[EXERCISE AIM]
Go from the first line to the line with "const faceCrown = 0.8;" and return those lines verbatim, ends included.

[INFORMATION PROVIDED]
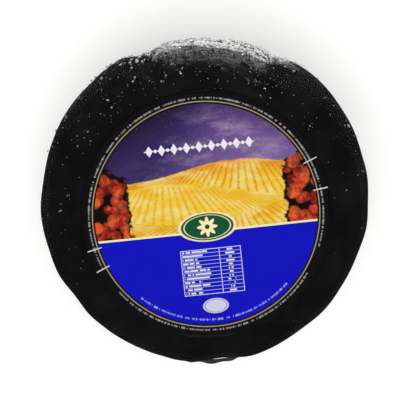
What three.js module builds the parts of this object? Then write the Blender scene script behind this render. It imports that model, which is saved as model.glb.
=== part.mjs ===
// A whole wheel of hard grating cheese: black rind under tight clear film, lying on its foot,
// with a round printed label stuck on its upper face and a pinched fold of the film on its side.
// Millimetres, +Z up. The origin is on the ground under the middle of the whole outline.

import * as THREE from 'three';

// Driving dimensions
const wheelDiameter = 245;
const wheelHeight = 130;
const sideSwell = 5; // how much wider the side is at half height than at its shoulders
const topShoulder = 17; // radii that round the two rims
const footShoulder = 12;
const faceCrown = 0.8; // how much higher the upper face is at its middle than at its shoulder

const labelRadius = 89.5;
const labelThickness = 0.5;
const labelShift = { x: 0.8, y: -4.2 }; // the label is stuck a little off the middle
const clearance = 0.3; // between pieces that lie on each other

const fold = {
  length: 48, // along the side
  reach: 4.2, // out from the side, at its middle
  endReach: 0.6,
  thickness: 0.6,
  height: 84, // above the ground
  bearing: -88, // degrees, where -90 is the side nearest the label's lower edge
  clearance: 0.4,
  sway: 1.2, // how far the line of the fold wanders up and down
  droop: 0.8, // how far its free edge hangs
  ripple: 0.9, // how far its free edge waves
};

// The outline isn't a true circle. Each lobe has its number of waves round the wheel,
// how far it stands out, and the bearing of its crest in degrees.
const outlineLobes = [
  { waves: 2, depth: 1.4, crest: 3 },
  { waves: 3, depth: 0.45, crest: 22 },
  { waves: 4, depth: 0.4, crest: 40 },
];

// Lumps and hollows of the pressed cheese, slow waves of its upper face, and pleats where
// the film is gathered over the shoulders
const lumps = { spacing: 44, depth: 1.5, seed: 440 };
const knocks = { spacing: 19, depth: 0.9, seed: 675 };
const faceWaves = { spacing: 52, depth: 0.7, seed: 3 };
const pleats = { count: 34, depth: 1, seed: 4, spacing: 60, wander: 5 };

// How finely the surfaces are divided
const spokes = 120;
const footSteps = 2;
const footShoulderSteps = 4;
const sideSteps = 9;
const topShoulderSteps = 6;
const borderSteps = 3; // between the label's edge and the shoulder
const labelSteps = 5;
const foldSteps = 22;

const middleRadius = wheelDiameter / 2;
const shoulderRadius = middleRadius - sideSwell;
const topFlatRadius = shoulderRadius - topShoulder;
const footFlatRadius = shoulderRadius - footShoulder;
const quarterTurn = Math.PI / 2;
const { degToRad, lerp, smoothstep } = THREE.MathUtils;

// A repeatable random number from 0 to 1 for each corner of a cubic lattice
function latticeValue(i, j, k, seed) {
  const mixed = Math.sin(i * 127.1 + j * 311.7 + k * 74.7 + seed * 53.3) * 43758.5453;
  return mixed - Math.floor(mixed);
}

// Smooth noise from -1 to 1 whose lumps are about one spacing across
function softNoise(x, y, z, { spacing, seed }) {
  const corner = [x, y, z].map((value) => Math.floor(value / spacing));
  const [u, v, w] = [x, y, z].map((value, axis) => smoothstep(value / spacing - corner[axis], 0, 1));
  const [i, j, k] = corner;
  const alongX = (dj, dk) =>
    lerp(latticeValue(i, j + dj, k + dk, seed), latticeValue(i + 1, j + dj, k + dk, seed), u);
  const alongY = (dk) => lerp(alongX(0, dk), alongX(1, dk), v);
  return 2 * lerp(alongY(0), alongY(1), w) - 1;
}

// How far the outline stands out of a circle at a bearing
function lobesAt(angle) {
  return outlineLobes.reduce(
    (sum, { waves, depth, crest }) => sum + depth * Math.cos(waves * (angle - degToRad(crest))),
    0,
  );
}

// Radius of the swelling side, without its relief
function sideRadius(height) {
  const low = footShoulder;
  const high = wheelHeight - topShoulder;
  const fromMiddle = (2 * height - low - high) / (high - low);
  return shoulderRadius + sideSwell * (1 - fromMiddle ** 2);
}

function faceHeight(x, y) {
  const outwards = Math.hypot(x, y) / topFlatRadius;
  const wave = softNoise(x, y, 0, faceWaves) * faceWaves.depth;
  return wheelHeight + faceCrown * (1 - outwards ** 2) + wave;
}

// How far the skin stands out of the plain round form. Slope is the bearing of the surface:
// 0 on the side, a quarter turn on the upper face, and minus a quarter turn on the foot.
function reliefAt(angle, x, y, z, slope) {
  const awayFromFoot = smoothstep(slope, -quarterTurn, -0.35 * quarterTurn);
  const awayFromFace = 1 - smoothstep(slope, 0.55 * quarterTurn, quarterTurn);
  const lump = softNoise(x, y, z, lumps) * lumps.depth;
  const knock = softNoise(x, y, z, knocks) * knocks.depth;
  const onShoulder = Math.sin(2 * slope) ** 2;
  const gathered = softNoise(x, y, z, pleats);
  const phase = pleats.count * angle + pleats.wander * gathered;
  const pleat = Math.sin(phase) * pleats.depth * Math.max(0, gathered) * onShoulder;
  return (lump + knock + pleat) * awayFromFoot * awayFromFace;
}

// A point of the skin from its place on the profile
function skinPoint(angle, { radius, height, slope }) {
  const reach = radius + (lobesAt(angle) * radius) / middleRadius;
  const x = reach * Math.cos(angle);
  const y = reach * Math.sin(angle);
  const relief = reliefAt(angle, x, y, height, slope);
  const outwards = 1 + (relief * Math.cos(slope)) / reach;
  const faceRise = Math.max(0, Math.sin(slope)) * (faceHeight(x, y) - wheelHeight);
  const z = height + relief * Math.sin(slope) + faceRise;
  return new THREE.Vector3(x * outwards, y * outwards, z);
}

function spokeAngles() {
  return Array.from({ length: spokes }, (_, spoke) => (2 * Math.PI * spoke) / spokes);
}

// Equal shares of a whole, up to 1
function shares(count) {
  return Array.from({ length: count }, (_, step) => (step + 1) / count);
}

// A ring of the upper face. Outwards runs from 0 on the label, where rings are centred
// on the label, to 1 at the shoulder, where they have the wheel's own outline.
function faceRing(radius, outwards, height = 0) {
  return spokeAngles().map((angle) => {
    const reach = radius + (lobesAt(angle) * outwards * radius) / middleRadius;
    const x = labelShift.x * (1 - outwards) + reach * Math.cos(angle);
    const y = labelShift.y * (1 - outwards) + reach * Math.sin(angle);
    return new THREE.Vector3(x, y, faceHeight(x, y) + height);
  });
}

// Rings under the label, or of its own faces, from its middle outwards
function labelRings(height) {
  return shares(labelSteps).map((share) => faceRing(labelRadius * share, 0, height));
}

function labelPole(height) {
  const { x, y } = labelShift;
  return new THREE.Vector3(x, y, faceHeight(x, y) + height);
}

// A closed surface from rings of equally many points, with a pole that closes each end.
// The rings turn anticlockwise as seen from the last pole.
function closedShell(firstPole, rings, lastPole) {
  const around = rings[0].length;
  const points = [firstPole, ...rings.flat(), lastPole];
  const at = (ring, spoke) => 1 + ring * around + (spoke % around);
  const lastRing = rings.length - 1;
  const faces = [];
  for (let spoke = 0; spoke < around; spoke++) {
    faces.push(0, at(0, spoke + 1), at(0, spoke));
    for (let ring = 0; ring < lastRing; ring++) {
      const [a, b] = [at(ring, spoke), at(ring, spoke + 1)];
      const [c, d] = [at(ring + 1, spoke + 1), at(ring + 1, spoke)];
      faces.push(a, b, c, a, c, d);
    }
    faces.push(points.length - 1, at(lastRing, spoke), at(lastRing, spoke + 1));
  }
  const geometry = new THREE.BufferGeometry().setFromPoints(points);
  geometry.setIndex(faces);
  geometry.computeVertexNormals();
  return geometry;
}

// Stations of the profile from the middle of the foot, round its shoulder, up the swelling
// side and over the upper shoulder
function profileStations() {
  const foot = shares(footSteps).map((share) => {
    return { radius: footFlatRadius * share, height: 0, slope: -quarterTurn };
  });
  const footCurve = shares(footShoulderSteps).map((share) => {
    const slope = -quarterTurn * (1 - share);
    const radius = footFlatRadius + footShoulder * Math.cos(slope);
    return { radius, height: footShoulder * (1 + Math.sin(slope)), slope };
  });
  const side = shares(sideSteps).map((share) => {
    const height = lerp(footShoulder, wheelHeight - topShoulder, share);
    return { radius: sideRadius(height), height, slope: 0 };
  });
  const topCurve = shares(topShoulderSteps).map((share) => {
    const slope = quarterTurn * share;
    const radius = topFlatRadius + topShoulder * Math.cos(slope);
    return { radius, height: wheelHeight - topShoulder * (1 - Math.sin(slope)), slope };
  });
  return [...foot, ...footCurve, ...side, ...topCurve];
}

function cheeseWheel() {
  const skin = profileStations().map((station) =>
    spokeAngles().map((angle) => skinPoint(angle, station)),
  );
  const border = shares(borderSteps - 1).map((step) => {
    const outwards = (step * (borderSteps - 1)) / borderSteps;
    return faceRing(lerp(labelRadius, topFlatRadius, outwards), outwards);
  });
  const rings = [...skin, ...border.reverse(), ...labelRings(0).reverse()];
  const rind = new THREE.MeshStandardMaterial({ color: 0x141414, roughness: 0.45 });
  return new THREE.Mesh(closedShell(new THREE.Vector3(), rings, labelPole(0)), rind);
}

// The label lies on the upper face and follows its waves
function label() {
  const top = clearance + labelThickness;
  const rings = [...labelRings(clearance), ...labelRings(top).reverse()];
  const print = new THREE.MeshStandardMaterial({ color: 0x1c1cc4, roughness: 0.35 });
  return new THREE.Mesh(closedShell(labelPole(clearance), rings, labelPole(top)), print);
}

// One cross-section of the fold. Along runs from -1 at one end of the fold to 1 at the other.
function foldSection(along) {
  const angle = degToRad(fold.bearing) + (along * fold.length) / wheelDiameter;
  const height = fold.height + fold.sway * Math.sin(2.2 * along);
  const root = skinPoint(angle, { radius: sideRadius(height), height, slope: 0 });
  const taper = (1 - along ** 4) * (0.8 + 0.2 * Math.cos(9 * along));
  const reach = lerp(fold.endReach, fold.reach, taper);
  const sag = fold.ripple * Math.sin(7 * along) - fold.droop;
  const pointAt = (share, side) => {
    const radius = Math.hypot(root.x, root.y) + fold.clearance + reach * share;
    const z = root.z + sag * share ** 2 + (side * fold.thickness) / 2;
    return new THREE.Vector3(radius * Math.cos(angle), radius * Math.sin(angle), z);
  };
  const upper = [0, 0.5, 1].map((share) => pointAt(share, 1));
  const under = [1, 0.5, 0].map((share) => pointAt(share, -1));
  return [...upper, ...under];
}

// A pinched fold of the film: a thin wavy fin along the side that tapers to both ends
function filmFold() {
  const sections = [-1, ...shares(foldSteps).map((share) => 2 * share - 1)].map(foldSection);
  const middleOf = (section) =>
    new THREE.Box3().setFromPoints(section).getCenter(new THREE.Vector3());
  const film = new THREE.MeshStandardMaterial({
    color: 0xd8d8d0,
    roughness: 0.15,
    transparent: true,
    opacity: 0.45,
  });
  const shell = closedShell(middleOf(sections[0]), sections, middleOf(sections.at(-1)));
  return new THREE.Mesh(shell, film);
}

const pieces = { cheese_wheel: cheeseWheel(), label: label(), film_fold: filmFold() };
const cheese = new THREE.Group();
for (const [name, mesh] of Object.entries(pieces)) {
  mesh.name = name;
  cheese.add(mesh);
}

// The whole outline is centred over the origin, and the foot stands on the ground.
const middle = new THREE.Box3().setFromObject(cheese).getCenter(new THREE.Vector3());
for (const mesh of cheese.children) mesh.position.set(-middle.x, -middle.y, 0);

export default cheese;
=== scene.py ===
import math
import random

import bmesh
import bpy
from mathutils import Matrix, Vector, noise


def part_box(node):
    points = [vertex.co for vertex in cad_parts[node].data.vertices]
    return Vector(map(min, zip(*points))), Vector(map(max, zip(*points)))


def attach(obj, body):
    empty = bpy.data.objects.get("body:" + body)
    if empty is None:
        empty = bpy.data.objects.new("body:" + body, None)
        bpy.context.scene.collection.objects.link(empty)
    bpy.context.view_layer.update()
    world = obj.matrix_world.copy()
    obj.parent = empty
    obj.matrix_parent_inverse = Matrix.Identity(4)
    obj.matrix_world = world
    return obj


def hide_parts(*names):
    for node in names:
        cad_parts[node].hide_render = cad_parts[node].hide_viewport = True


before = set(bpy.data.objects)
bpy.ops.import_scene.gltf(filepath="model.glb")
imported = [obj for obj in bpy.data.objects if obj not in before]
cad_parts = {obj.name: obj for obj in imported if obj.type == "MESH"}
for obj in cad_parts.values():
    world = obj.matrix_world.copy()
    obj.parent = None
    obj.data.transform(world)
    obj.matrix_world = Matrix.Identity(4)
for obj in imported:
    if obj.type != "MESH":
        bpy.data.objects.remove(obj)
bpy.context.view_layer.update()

mm = 0.001


def middleOf(node):
    low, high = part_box(node)
    return (low + high) / 2


wheelMiddle = middleOf("cheese_wheel")
labelMiddle = middleOf("label")
labelRadius = (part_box("label")[1].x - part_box("label")[0].x) / 2


# Camera

cameraView = {
    "target": (0.0008, -0.00355, 0.065),
    "distance": 1.27,
    "lean": 7.59,        # degrees from straight above, towards the label's upper edge
    "lens": 147,
    "sensor": 36,
}


def addCamera():
    lean = math.radians(cameraView["lean"])
    outwards = Vector((0, math.sin(lean), math.cos(lean)))
    place = Vector(cameraView["target"]) + cameraView["distance"] * outwards
    bpy.ops.object.camera_add(location=place, rotation=(-lean, 0, 0))
    camera = bpy.context.object
    camera.data.lens = cameraView["lens"]
    camera.data.sensor_width = cameraView["sensor"]
    bpy.context.scene.camera = camera


# Working with objects

def clearSelection():
    bpy.ops.object.select_all(action="DESELECT")


def pick(piece):
    clearSelection()
    piece.select_set(True)
    bpy.context.view_layer.objects.active = piece


def shapeBy(piece, kind, **settings):        # adds a modifier and applies it
    pick(piece)
    modifier = piece.modifiers.new(kind.lower(), kind)
    for setting, value in settings.items():
        setattr(modifier, setting, value)
    bpy.ops.object.modifier_apply(modifier=modifier.name)


def subdivide(piece, levels):
    shapeBy(piece, "SUBSURF", levels=levels, render_levels=levels)


def displace(piece, texture, height, middle, **settings):
    settings = {"texture": texture, "texture_coords": "LOCAL", **settings}
    shapeBy(piece, "DISPLACE", strength=height, mid_level=middle, **settings)


def weigh(piece, name, rule):        # a vertex group whose weights come from each vertex's place
    group = piece.vertex_groups.new(name=name)
    for vertex in piece.data.vertices:
        group.add([vertex.index], rule(vertex.co), "REPLACE")
    return name


def relief(name, kind, size, **settings):        # a procedural texture for displacement
    texture = bpy.data.textures.new(name, kind)
    texture.noise_scale = size
    for setting, value in settings.items():
        setattr(texture, setting, value)
    return texture


def finishPiece(piece, name, material, slot, *nodes):
    piece.name = name
    piece.data.name = name
    piece.data.materials.clear()
    piece.data.materials.append(material)
    piece.vertex_groups.clear()
    pick(piece)
    bpy.ops.object.transform_apply(location=True, rotation=True, scale=True)
    bpy.ops.object.shade_smooth_by_angle(angle=math.radians(50))
    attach(piece, "root")
    if nodes:
        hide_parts(*nodes)
    print(name, len(piece.data.polygons), "faces")


def ramp(value, start, end):        # 0 before the start, 1 after the end, smooth between
    share = min(1, max(0, (value - start) / (end - start)))
    return share * share * (3 - 2 * share)


# Materials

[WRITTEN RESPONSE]
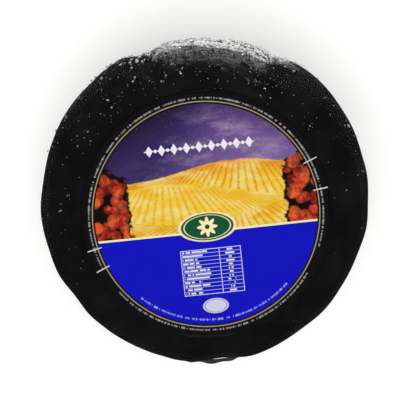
What three.js module builds the parts of this object? Then write the Blender scene script behind this render. It imports that model, which is saved as model.glb.
=== part.mjs ===
// A whole wheel of hard grating cheese: black rind under tight clear film, lying on its foot,
// with a round printed label stuck on its upper face and a pinched fold of the film on its side.
// Millimetres, +Z up. The origin is on the ground under the middle of the whole outline.

import * as THREE from 'three';

// Driving dimensions
const wheelDiameter = 245;
const wheelHeight = 130;
const sideSwell = 5; // how much wider the side is at half height than at its shoulders
const topShoulder = 17; // radii that round the two rims
const footShoulder = 12;
const faceCrown = 0.8; // how much higher the upper face is at its middle than at its shoulder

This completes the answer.